Als Musik allen zugänglicher wurde. Als man solcher Musik zuhören musste, die gerade gespielt wurde, Klangfetzen wie beiläufig aufnahm, sei es das Schwyzerörgeli oder das Sinfoniekonzert. Als Menschen essen mussten, was auf den Tisch kam und hören mussten was gesendet wurde. Auch das begann zu schmecken oder wurde zumindest interessant. Im Radio bekamen die leisen Stimmen einen Sendeplatz.

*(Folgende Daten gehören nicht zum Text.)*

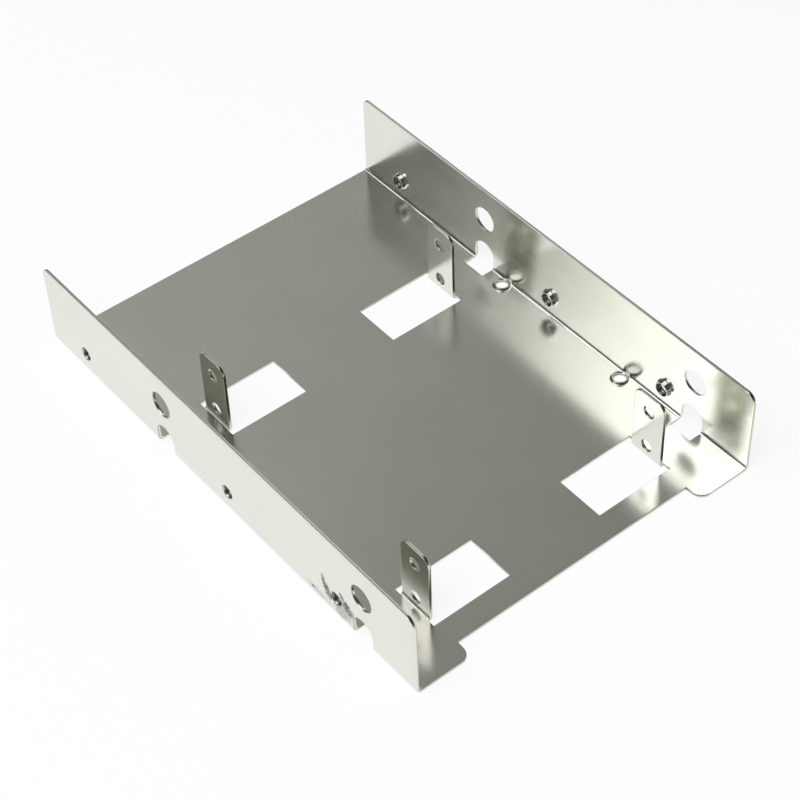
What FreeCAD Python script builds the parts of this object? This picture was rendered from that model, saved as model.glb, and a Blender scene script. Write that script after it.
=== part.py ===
import FreeCAD, Part
import math
import os

from FreeCAD import Vector

# Drive bay adapter bracket: one piece of plated sheet steel, folded into a tray.
# It takes the outside of a 3.5 inch drive and holds two 2.5 inch drives, one above the other.
# X runs across the tray, Y along it towards the closed far end, Z up.
# The origin is under the middle of the tray, on the plane that it rests on. Sizes are in millimetres.

# The sheet and its folds
sheet = 0.8
wall_fold_inside = 0.8
tab_fold_inside = 0.5
edge_break = 0.15

# The tray as a whole
tray_width = 101.6
tray_length = 145.2
wall_height = 25.0
near_corner_radius = 3.0
far_corner_radius = 2.0

# The floor stops short at the near end, between two ears
ear_width = 15.8
ear_depth = 4.9
ear_corner_radius = 3.0

# Threaded side holes, measured from the near end and from the underside
side_hole_first = 28.2
side_hole_steps = (0.0, 41.61, 41.61 + 59.99)
side_hole_height = 6.35

# Threaded floor holes, measured from the near end and from the outside of the wall
floor_hole_first = 41.2
floor_hole_steps = (0.0, 44.45)
floor_hole_inset = 3.175

# A drawn and threaded collar: the side holes are drawn higher than the floor holes
thread_radius = 1.75
collar_radius = 2.1
side_collar_rise = 1.2
floor_collar_rise = 0.8
collar_root = 0.4
collar_rim = 0.12
entry_round = 0.4

# Tabs for the small drives, cut out of the floor and folded up
tab_centres = (18.7, 18.7 + 76.6)
tab_gap = 70.0
tab_width = 10.0
tab_height = 20.6
tab_corner_radius = 2.5
tab_hole_radius = 1.65
tab_hole_heights = (4.0, 15.5)

# The window that each tab leaves in the floor is wider and longer than the flat tab by this margin
window_margin = 1.9

# Openings in the side walls, in line with the tab holes, for a screwdriver
access_radius = 3.5
access_floor_depth = 4.6

# Lengths that follow from the sizes above
half_width = tray_width / 2
half_length = tray_length / 2
near_y = -half_length
far_y = half_length
wall_fold_outside = wall_fold_inside + sheet
tab_fold_outside = tab_fold_inside + sheet
tab_outer_x = tab_gap / 2 + sheet
tab_tangent_x = tab_outer_x + tab_fold_inside
floor_hole_x = half_width - floor_hole_inset
access_floor_x = half_width - access_floor_depth
reach = 5.0

# How long a folded tab is when it lies flat: its fold along the sheet's neutral line, and its straight part
neutral_share = 0.4
tab_flat_length = math.pi / 2 * (tab_fold_inside + neutral_share * sheet) + tab_height - tab_fold_outside
window_inner_x = tab_tangent_x - tab_flat_length - window_margin


def from_near(distance):
    """The Y of a point that lies this far from the near end."""
    return near_y + distance


def line(start, end):
    """A straight edge."""
    return Part.LineSegment(start, end).toShape()


def quarter_arc(start, centre, end):
    """The quarter circle from start to end round centre."""
    bisector = (start - centre) + (end - centre)
    middle = centre + bisector.normalize() * (start - centre).Length
    return Part.Arc(start, middle, end).toShape()


def rounded_face(corners, radii):
    """A flat face through the corners, each rounded by its own radius where that isn't nothing."""
    edges = []
    count = len(corners)
    joints = []
    for i in range(count):
        corner = corners[i]
        before = (corners[i - 1] - corner).normalize()
        after = (corners[(i + 1) % count] - corner).normalize()
        reach_back = before * radii[i]
        reach_on = after * radii[i]
        joints.append((corner + reach_back, corner + reach_back + reach_on, corner + reach_on))
    for i in range(count):
        start, centre, end = joints[i]
        if radii[i] > 0:
            edges.append(quarter_arc(start, centre, end))
        edges.append(line(end, joints[(i + 1) % count][0]))
    return Part.Face(Part.Wire(edges))


def box(low, high):
    """A box between two corners."""
    size = high - low
    return Part.makeBox(size.x, size.y, size.z, low)


def mirrored(shape):
    """The same shape on the other side of the tray."""
    return shape.mirror(Vector(0, 0, 0), Vector(1, 0, 0))


def channel():
    """Floor and two walls in one section, with a round fold between them, drawn along the tray."""
    side = half_width
    inner = half_width - sheet
    corners = [
        Vector(-side, near_y, wall_height), Vector(-side, near_y, 0),
        Vector(side, near_y, 0), Vector(side, near_y, wall_height),
        Vector(inner, near_y, wall_height), Vector(inner, near_y, sheet),
        Vector(-inner, near_y, sheet), Vector(-inner, near_y, wall_height),
    ]
    outside = wall_fold_outside
    inside = wall_fold_inside
    radii = [0, outside, outside, 0, 0, inside, inside, 0]
    return rounded_face(corners, radii).extrude(Vector(0, tray_length, 0))


def wall_blank():
    """The side view of the walls, with their top corners rounded, as wide as the tray."""
    x = -half_width - reach
    corners = [
        Vector(x, near_y, -reach), Vector(x, far_y, -reach),
        Vector(x, far_y, wall_height), Vector(x, near_y, wall_height),
    ]
    side = rounded_face(corners, [0, 0, far_corner_radius, near_corner_radius])
    return side.extrude(Vector(tray_width + 2 * reach, 0, 0))


def near_recess():
    """What is cut from the near end of the floor: the ears keep a round outer corner."""
    inner_x = half_width - ear_width
    round_x = inner_x + ear_corner_radius
    round_y = near_y + ear_corner_radius
    back_y = from_near(ear_depth)
    front_y = near_y - reach
    edges = [
        line(Vector(-inner_x, back_y, 0), Vector(inner_x, back_y, 0)),
        line(Vector(inner_x, back_y, 0), Vector(inner_x, round_y, 0)),
        quarter_arc(Vector(inner_x, round_y, 0), Vector(round_x, round_y, 0), Vector(round_x, near_y, 0)),
        line(Vector(round_x, near_y, 0), Vector(round_x, front_y, 0)),
        line(Vector(round_x, front_y, 0), Vector(-round_x, front_y, 0)),
        line(Vector(-round_x, front_y, 0), Vector(-round_x, near_y, 0)),
        quarter_arc(Vector(-round_x, near_y, 0), Vector(-round_x, round_y, 0), Vector(-inner_x, round_y, 0)),
        line(Vector(-inner_x, round_y, 0), Vector(-inner_x, back_y, 0)),
    ]
    recess = Part.Face(Part.Wire(edges)).extrude(Vector(0, 0, 2 * reach))
    recess.translate(Vector(0, 0, -reach))
    return recess


def window(centre_y):
    """The opening that a tab leaves in the floor, on the right side."""
    half = tab_width / 2 + window_margin
    low = Vector(window_inner_x, centre_y - half, -reach)
    return box(low, Vector(tab_tangent_x, centre_y + half, reach))


def tab(centre_y):
    """A tab on the right side: it turns up out of the floor and its far edge faces the middle."""
    start_y = centre_y - tab_width / 2
    end_y = centre_y + tab_width / 2
    inner = tab_gap / 2
    root_x = tab_tangent_x + sheet / 2
    root = Vector(root_x, start_y, 0)
    fold_start = Vector(tab_tangent_x, start_y, 0)
    fold_centre = Vector(tab_tangent_x, start_y, sheet + tab_fold_inside)
    fold_end = Vector(inner, start_y, fold_centre.z)
    fold_end_outer = Vector(tab_outer_x, start_y, fold_centre.z)
    fold_start_upper = Vector(tab_tangent_x, start_y, sheet)
    root_upper = Vector(root_x, start_y, sheet)
    top = Vector(inner, start_y, tab_height)
    top_outer = Vector(tab_outer_x, start_y, tab_height)
    section = [
        line(root, fold_start),
        quarter_arc(fold_start, fold_centre, fold_end),
        line(fold_end, top),
        line(top, top_outer),
        line(top_outer, fold_end_outer),
        quarter_arc(fold_end_outer, fold_centre, fold_start_upper),
        line(fold_start_upper, root_upper),
        line(root_upper, root),
    ]
    solid = Part.Face(Part.Wire(section)).extrude(Vector(0, tab_width, 0))
    x = inner - reach
    corners = [
        Vector(x, start_y, -reach), Vector(x, end_y, -reach),
        Vector(x, end_y, tab_height), Vector(x, start_y, tab_height),
    ]
    outline = rounded_face(corners, [0, 0, tab_corner_radius, tab_corner_radius])
    solid = with_broken_edges(solid.common(outline.extrude(Vector(3 * reach, 0, 0))))
    for height in tab_hole_heights:
        solid = solid.cut(cross_hole(inner - 1, inner + 3, centre_y, height, tab_hole_radius))
    return solid


def cross_hole(from_x, to_x, y, z, radius):
    """A round hole across the tray."""
    return Part.makeCylinder(radius, to_x - from_x, Vector(from_x, y, z), Vector(1, 0, 0))


def access_opening(centre_y):
    """The round upper hole, and the lower slot that runs over the fold into the floor, on the right side."""
    low, high = tab_hole_heights
    upper = cross_hole(half_width - 2, half_width + 1, centre_y, high, access_radius)
    lower = cross_hole(half_width - 2, half_width + 1, centre_y, low, access_radius)
    slot = box(
        Vector(access_floor_x, centre_y - access_radius, -1),
        Vector(half_width + 1, centre_y + access_radius, low),
    )
    return [upper, lower, slot]


def is_cut_edge(solid, edge):
    """True where a flat face of the sheet meets the cut side of the sheet at an outer corner."""
    faces = solid.ancestorsOfType(edge, Part.Face)
    if len(faces) != 2:
        return False
    middle = edge.valueAt((edge.FirstParameter + edge.LastParameter) / 2)
    normals = []
    for face in faces:
        u, v = face.Surface.parameter(middle)
        normals.append(face.normalAt(u, v))
    if abs(normals[0].dot(normals[1])) > 0.3:
        return False
    step = (normals[0] + normals[1]).normalize() * 0.02
    return not solid.isInside(middle + step, 1e-4, True) and solid.isInside(middle - step, 1e-4, True)


def with_broken_edges(solid):
    """The sheet after tumbling: the sharp edges of its cut sides are slightly broken."""
    if solid.ShapeType != "Solid":
        solid = solid.Solids[0]
    return solid.makeChamfer(edge_break, [edge for edge in solid.Edges if is_cut_edge(solid, edge)])


def revolved(profile, position, axis):
    """A solid turned from (radius, height) points and arcs, standing on position along axis."""
    edges = []
    for piece in profile:
        points = [Vector(radius, 0, height) for radius, height in piece]
        if len(points) == 2:
            edges.append(line(points[0], points[1]))
        else:
            edges.append(quarter_arc(points[0], points[1], points[2]))
    solid = Part.Face(Part.Wire(edges)).revolve(Vector(0, 0, 0), Vector(0, 0, 1), 360)
    turn = FreeCAD.Rotation(Vector(0, 0, 1), axis)
    solid.Placement = FreeCAD.Placement(position, turn)
    return solid


def collar(position, axis, rise):
    """The metal drawn up round a threaded hole. Position is on the sheet's outer face."""
    foot = collar_radius + collar_root
    top = sheet + rise
    rim = collar_radius - collar_rim
    base = sheet / 2
    profile = [
        ((0, base), (foot, base)),
        ((foot, base), (foot, sheet)),
        ((foot, sheet), (collar_radius, sheet + collar_root)),
        ((collar_radius, sheet + collar_root), (collar_radius, top - collar_rim)),
        ((collar_radius, top - collar_rim), (rim, top)),
        ((rim, top), (0, top)),
        ((0, top), (0, base)),
    ]
    return revolved(profile, position, axis)


def collar_bore(position, axis):
    """The hole through a collar: drawn in round at the outer face, then straight for the thread."""
    entry = thread_radius + entry_round
    waist = entry - entry_round * math.sin(math.radians(45))
    waist_depth = entry_round * (1 - math.cos(math.radians(45)))
    top = sheet + side_collar_rise + 1
    profile = [
        ((0, -1), (entry, -1)),
        ((entry, -1), (entry, 0)),
        ((entry, 0), (waist, waist_depth)),
        ((waist, waist_depth), (thread_radius, entry_round)),
        ((thread_radius, entry_round), (thread_radius, top)),
        ((thread_radius, top), (0, top)),
        ((0, top), (0, -1)),
    ]
    return revolved(profile, position, axis)


def threaded_holes():
    """Where every threaded hole starts on the outer face, the way its collar points, and its rise."""
    places = []
    for side in (-1, 1):
        for step in side_hole_steps:
            position = Vector(side * half_width, from_near(side_hole_first + step), side_hole_height)
            places.append((position, Vector(-side, 0, 0), side_collar_rise))
        for step in floor_hole_steps:
            position = Vector(side * floor_hole_x, from_near(floor_hole_first + step), 0)
            places.append((position, Vector(0, 0, 1), floor_collar_rise))
    return places


def tray():
    """The whole bracket as one solid."""
    solid = channel().common(wall_blank()).cut(near_recess())
    cuts = []
    tabs = []
    for distance in tab_centres:
        centre_y = from_near(distance)
        cuts.append(window(centre_y))
        cuts.extend(access_opening(centre_y))
        tabs.append(tab(centre_y))
    cuts.extend([mirrored(shape) for shape in cuts])
    tabs.extend([mirrored(shape) for shape in tabs])
    solid = with_broken_edges(solid.cut(cuts)).fuse(tabs)
    places = threaded_holes()
    solid = solid.fuse([collar(position, axis, rise) for position, axis, rise in places])
    solid = solid.cut([collar_bore(position, axis) for position, axis, rise in places])
    return solid.removeSplitter()


os.makedirs("parts", exist_ok=True)
bracket = tray()
print("solids", len(bracket.Solids), "valid", bracket.isValid(), "volume", round(bracket.Volume, 1))
bounds = bracket.optimalBoundingBox(False)
print("size", [round(length, 3) for length in (bounds.XLength, bounds.YLength, bounds.ZLength)])
print("low z", round(bounds.ZMin, 4))
bracket.Solids[0].exportStep("parts/bracket_tray.step")
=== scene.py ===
# %% [markdown]
# A folded sheet metal bracket, shown as a studio photograph.
#
# The bracket is one piece of plated steel: a floor, two side walls, and four tabs that were cut
# out of the floor and turned up. In the workshop it starts as a flat blank, punched out of a
# sheet less than a millimetre thick. Then the threaded holes are drawn, and the walls and tabs
# are folded. This lesson makes the bracket in the same order: blank, drawn holes, folds, and then
# the finish. The solid model that comes with it holds the real size. It is loaded first and never
# moved.

# %% Load the solid and remember its box
import math

import bmesh
import bpy
import numpy
from mathutils import Matrix, Vector
from mathutils.geometry import delaunay_2d_cdt


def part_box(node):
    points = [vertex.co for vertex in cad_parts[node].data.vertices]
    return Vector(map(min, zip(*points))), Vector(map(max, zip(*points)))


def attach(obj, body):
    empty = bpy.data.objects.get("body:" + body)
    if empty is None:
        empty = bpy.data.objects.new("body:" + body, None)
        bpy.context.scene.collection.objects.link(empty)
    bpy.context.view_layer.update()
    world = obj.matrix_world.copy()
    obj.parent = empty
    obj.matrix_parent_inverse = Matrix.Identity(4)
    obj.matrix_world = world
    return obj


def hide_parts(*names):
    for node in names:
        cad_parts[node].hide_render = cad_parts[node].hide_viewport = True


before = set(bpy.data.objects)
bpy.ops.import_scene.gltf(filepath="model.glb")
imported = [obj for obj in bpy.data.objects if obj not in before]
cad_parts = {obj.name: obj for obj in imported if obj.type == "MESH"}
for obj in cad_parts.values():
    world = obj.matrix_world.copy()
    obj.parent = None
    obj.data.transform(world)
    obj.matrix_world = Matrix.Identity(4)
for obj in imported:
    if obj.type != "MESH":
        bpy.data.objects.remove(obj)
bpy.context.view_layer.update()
MM = 0.001
tray_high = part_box("bracket_tray")[1]
HALF_WIDTH, HALF_LENGTH, WALL_HEIGHT = [round(value / MM, 3) for value in tray_high]
print("half width, half length and height in mm:", HALF_WIDTH, HALF_LENGTH, WALL_HEIGHT)

# %% [markdown]
# The camera stands to the left of the near end and looks down at 46 degrees. A long lens from
# about half a metre keeps the walls nearly parallel, as product photographs do. Its place and its
# aim follow from corners and holes whose real positions are known, so the model lies over the
# photographed bracket to about a pixel. It is rolled by two and a half degrees.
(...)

Einfach mal wieder zuhören
Der Pianistin und Klangkünstlerin Simone Keller (unter anderem Schweizer Musikpreis 2022, Thurgauer Kulturpreis 2022) und ihrer Produktionsfirma ox&öl, die sie zusammen mit Philip Bartels betreibt, ist es eine Herzensangelegenheit, als Sendeplatz für die zu agieren, die sonst überhört werden.
Ein schönes Beispiel dafür, für was und wie Musik der Gegenwart für Menschen einstehen kann: Einfach mal wieder zuhören. Den Programmheft-Text selbstverständlich auch in leichter Sprache publizieren. Wahrnehmen, wer da ist, da sein könnte um alle, wirklich alle Menschen mit einzubeziehen. Das ist Musik.